start Given material

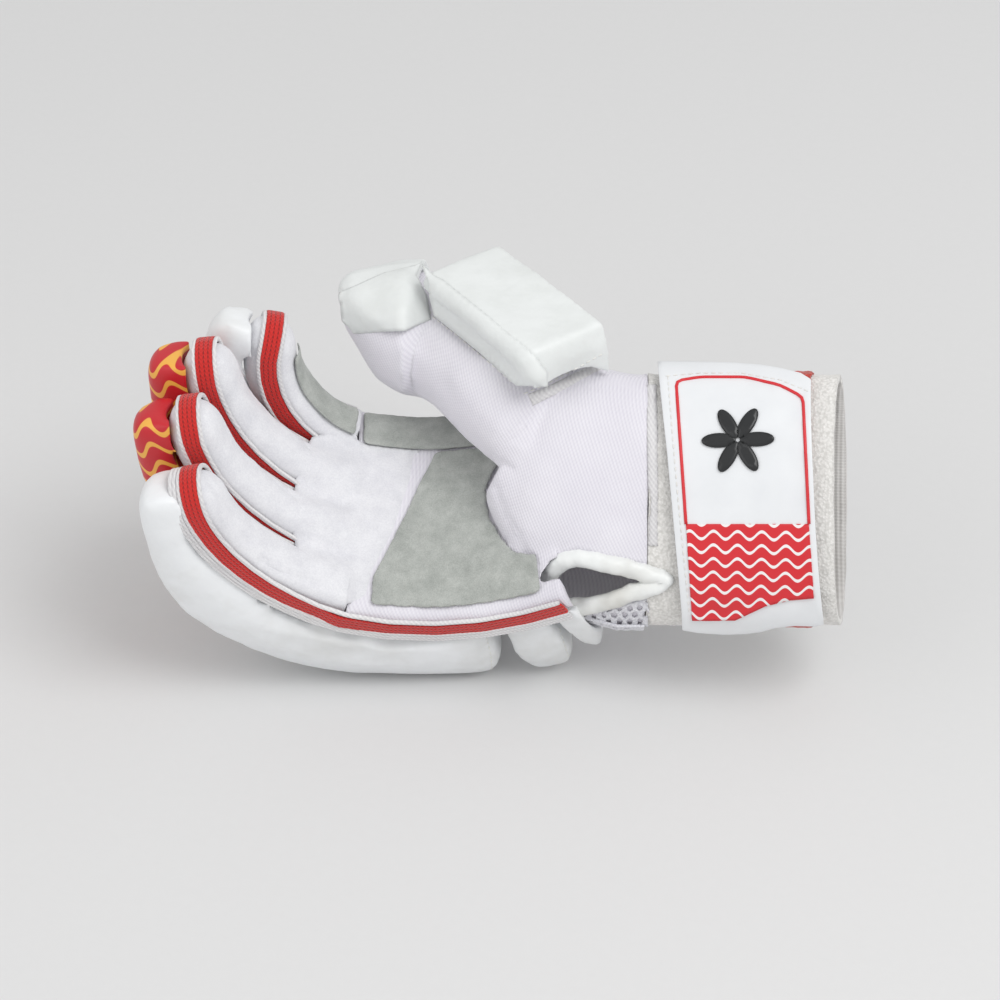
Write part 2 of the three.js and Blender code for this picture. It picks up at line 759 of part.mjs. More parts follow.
// The guard: a block of padding with a flat face, seated on the thumb
function thumbGuard() {
  const top = (thumb_thickness / 2) + pad_seat + thumb_guard_height;
  const rings = [];
  for (const t of [0, 0.04, 0.2, 0.5, 0.8, 0.96, 1]) {
    const forward = thumb_guard_start + t * thumb_guard_length;
    const frame = thumbFrame(forward / thumb_length);
    const round = t === 0 || t === 1 ? 0.45 : 1;
    const [outer, inner] = [[], []];
    for (const u of [-1, -0.92, -0.5, 0, 0.5, 0.92, 1]) {
      const inward = thumb_guard_aside + (u * thumb_guard_width) / 2;
      const from_middle = (inward - thumb_guard_middle * thumb_length) / (frame.half_width + pad_seat);
      const floor = (frame.half_depth + pad_seat)
        * (1 - Math.min(Math.abs(from_middle), 0.98) ** 2.3) ** (1 / 2.3);
      const edge = Math.abs(u) === 1 ? 0.5 : 1;
      const height = between(floor + 1.5, top, Math.min(edge, round));
      const at = (out) => mix([thumb_root, 1], [thumb_forward, forward],
        [thumb_inward, inward], [thumb_out, out]);
      outer.push(at(height));
      inner.push(at(floor));
    }
    rings.push([...outer, ...inner.reverse()]);
  }
  return fromSolid(toSolid(skin(rings, "rungs")).subtract(hand_space_above));
}

// Assembly

const hand = new THREE.Group();
hand.rotation.x = roll_angle * DEGREE;

const COLOURS = {
  knit_cloth: [0xe4e2e8, 0.95],
  towelling: [0xdedcd7, 1.0],
  white_leather: [0xe9ecef, 0.5],
  grey_suede: [0xb9bcb8, 0.95],
  red_knit: [0xc8201c, 0.9],
  printed_leather: [0xd0282e, 0.5],
  strap_plate: [0xeef0f2, 0.45],
  red_loop: [0xc83222, 1.0],
  spacer_mesh: [0xe6e6ea, 0.9],
};

function addMesh(name, colour, { points, faces }) {
  const geometry = new THREE.BufferGeometry();
  const corners = faces.flat().flatMap((i) => [points[i].x, points[i].y, points[i].z]);
  geometry.setAttribute("position", new THREE.Float32BufferAttribute(corners, 3));
  geometry.computeVertexNormals();
  const [color, roughness] = COLOURS[colour];
  const mesh = new THREE.Mesh(geometry,
    new THREE.MeshStandardMaterial({ color, roughness, metalness: 0 }));
  mesh.name = name;
  hand.add(mesh);
}

addMesh("hand_shell", "knit_cloth", handShell());
addMesh("cuff", "towelling", cuffTube());
addMesh("vent_binding", "white_leather", ventTube(vent_binding / 2));
for (const [name, , length] of FINGERS) {
  addMesh(`${name}_sleeve`, "knit_cloth", fingerSleeve(name));
  addMesh(`${name}_gusset`, "red_knit", gusset(name));
}

// name, ray, from, to, material, bulge, how much deeper than the ray's padding
const PADS = [
  ["pinky_side_pad", "pinky", -0.62, 0.99, "white_leather", side_pad_bulge, 0],
  ["pinky_wrist_pad", "pinky", -0.86, -0.64, "white_leather", 2, 5.5],
  ["pinky_wrist_flap", "pinky", -0.98, -0.875, "white_leather", 0, -3],
];
for (const name of ["ring", "middle", "index"]) {
  const print = name === "index" ? "white_leather" : "printed_leather";
  PADS.push([`${name}_back_pad`, name, -0.66, -0.02, "white_leather", 0, 0]);
  PADS.push([`${name}_knuckle_pad`, name, 0.01, 0.34, "white_leather", 0, 0]);
  PADS.push([`${name}_middle_pad`, name, 0.35, 0.68, print, 0, 0]);
  PADS.push([`${name}_tip_pad`, name, 0.69, 0.99, print, 0, 0]);
}
const mesh_space = meshPlate(mesh_lift - clearance, mesh_lift + mesh_wall + clearance, 1);
for (const [name, ray, from, to, colour, bulge, deeper] of PADS) {
  const place = (share) => share * (share < 0 ? palm_length : rays[ray].length);
  let body = pad(ray, place(from), place(to) - pad_gap, bulge, deeper);
  if (from < 0) body = trimmed(body, hand_space, vent_space, mesh_space);
  addMesh(name, colour, body);
}
addMesh("palm_suede", "grey_suede", trimmed(palmSuede(), hand_space_above));
addMesh("index_palm_suede", "grey_suede", trimmed(indexPalmSuede(), hand_space_above));
addMesh("index_finger_suede", "grey_suede", fingerSuede("index"));
addMesh("loop_tape", "red_loop",
  cuffBand(loop_tape_start, loop_tape_width, LOOP_TAPE_TURN, loop_tape_wall));
addMesh("strap_band", "towelling",
  cuffBand(strap_band_start, strap_band_width, STRAP_BAND_TURN, strap_band_wall));
addMesh("strap_panel", "strap_plate", strapPanel());
addMesh("mesh_panel", "spacer_mesh", meshPanel());
addMesh("thumb_tip_pad", "white_leather", thumbTipPad());
addMesh("thumb_guard", "white_leather", thumbGuard());

const glove = new THREE.Group();
glove.add(hand);
const rest = -rest_share * palm_length;
const over = rays.ring.at(rest);
const lowest = mix([over.middle, 1], [over.side, -rest_aside], [over.palmar, -padDepth("ring", rest)]);
const foot = mix([lowest, 1], [table_up, -(lowest.dot(table_up) + lie_height)]);
hand.position.copy(foot.applyAxisAngle(ALONG, roll_angle * DEGREE).negate());

export default glove;
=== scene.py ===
# %% [markdown]
# A cricket batting glove for the right hand, lying on its back with the fingers curled
# up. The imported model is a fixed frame: every piece made here takes its place from a
# named solid of that frame, and stands for it.

# %% Load the frame
import math

import bmesh
import bpy
from mathutils import Matrix, Vector, noise
from mathutils.bvhtree import BVHTree
from mathutils.kdtree import KDTree


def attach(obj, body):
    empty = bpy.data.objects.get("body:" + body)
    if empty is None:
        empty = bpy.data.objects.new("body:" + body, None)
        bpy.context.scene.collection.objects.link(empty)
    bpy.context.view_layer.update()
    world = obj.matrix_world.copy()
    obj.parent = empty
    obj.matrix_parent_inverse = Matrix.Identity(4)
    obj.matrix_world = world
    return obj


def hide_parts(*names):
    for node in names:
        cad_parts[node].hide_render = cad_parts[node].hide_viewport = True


MM = 0.001
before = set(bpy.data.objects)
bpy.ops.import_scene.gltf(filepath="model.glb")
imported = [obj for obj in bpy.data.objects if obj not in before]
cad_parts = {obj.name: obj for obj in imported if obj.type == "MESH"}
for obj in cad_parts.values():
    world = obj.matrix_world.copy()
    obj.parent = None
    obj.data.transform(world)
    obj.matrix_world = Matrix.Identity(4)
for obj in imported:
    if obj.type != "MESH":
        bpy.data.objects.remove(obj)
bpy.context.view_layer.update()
print("solids in the frame:", len(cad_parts))

# %% [markdown]
# The glove is seen from in front and 36 degrees above the table, through a long lens.
# The camera is built from three directions, and the same directions turn a place in the
# photograph into a line through space, which finds the place on the surface it falls on.

# %% Camera
ELEVATION = math.radians(36)
LENS = 135
SENSOR = 36
FRAMING = 380 * MM
IMAGE = 1000
RIGHT = Vector((1, 0, 0))
UP = Vector((0, math.sin(ELEVATION), math.cos(ELEVATION)))
BACK = RIGHT.cross(UP)
look_at = Vector((16.3, -51.9, 46)) * MM + UP * 43.2 * MM
eye = look_at + BACK * FRAMING * LENS / SENSOR

camera = bpy.data.objects.new("camera", bpy.data.cameras.new("camera"))
camera.data.lens = LENS
camera.data.sensor_width = SENSOR
camera.matrix_world = Matrix.Translation(eye) @ Matrix((RIGHT, UP, BACK)).transposed().to_4x4()
bpy.context.scene.collection.objects.link(camera)
bpy.context.scene.camera = camera
print("camera stands", round((eye - look_at).length, 3), "m away")

# %% [markdown]
# A white glove on pale paper needs light that is soft but not the same all round, or
# its folds vanish. One wide lamp stands to the upper right, a weaker one to the left,
# and a pale sky fills the rest.

# %% Light
SKY = 0.68
LAMPS = [
    ("key_lamp", (0.9, -0.7, 1.7), 1.1, 17),
    ("fill_lamp", (-1.3, -0.9, 0.9), 1.4, 5),
]
for name, spot, size, power in LAMPS:
    lamp = bpy.data.lights.new(name, "AREA")
    lamp.size = size
    lamp.energy = power
    holder = bpy.data.objects.new(name, lamp)
    holder.location = spot
    holder.rotation_euler = (look_at - Vector(spot)).to_track_quat("-Z", "Y").to_euler()
    bpy.context.scene.collection.objects.link(holder)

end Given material

■ **Problem requirements**
Set down, exactly and alone, the run of lines from the line that has "const glove = new THREE.Group();" to the line that has "obj.data.transform(world)".

■ **Right answer**
const glove = new THREE.Group();
glove.add(hand);
const rest = -rest_share * palm_length;
const over = rays.ring.at(rest);
const lowest = mix([over.middle, 1], [over.side, -rest_aside], [over.palmar, -padDepth("ring", rest)]);
const foot = mix([lowest, 1], [table_up, -(lowest.dot(table_up) + lie_height)]);
hand.position.copy(foot.applyAxisAngle(ALONG, roll_angle * DEGREE).negate());

export default glove;
=== scene.py ===
# %% [markdown]
# A cricket batting glove for the right hand, lying on its back with the fingers curled
# up. The imported model is a fixed frame: every piece made here takes its place from a
# named solid of that frame, and stands for it.

# %% Load the frame
import math

import bmesh
import bpy
from mathutils import Matrix, Vector, noise
from mathutils.bvhtree import BVHTree
from mathutils.kdtree import KDTree


def attach(obj, body):
    empty = bpy.data.objects.get("body:" + body)
    if empty is None:
        empty = bpy.data.objects.new("body:" + body, None)
        bpy.context.scene.collection.objects.link(empty)
    bpy.context.view_layer.update()
    world = obj.matrix_world.copy()
    obj.parent = empty
    obj.matrix_parent_inverse = Matrix.Identity(4)
    obj.matrix_world = world
    return obj


def hide_parts(*names):
    for node in names:
        cad_parts[node].hide_render = cad_parts[node].hide_viewport = True


MM = 0.001
before = set(bpy.data.objects)
bpy.ops.import_scene.gltf(filepath="model.glb")
imported = [obj for obj in bpy.data.objects if obj not in before]
cad_parts = {obj.name: obj for obj in imported if obj.type == "MESH"}
for obj in cad_parts.values():
    world = obj.matrix_world.copy()
    obj.parent = None
    obj.data.transform(world)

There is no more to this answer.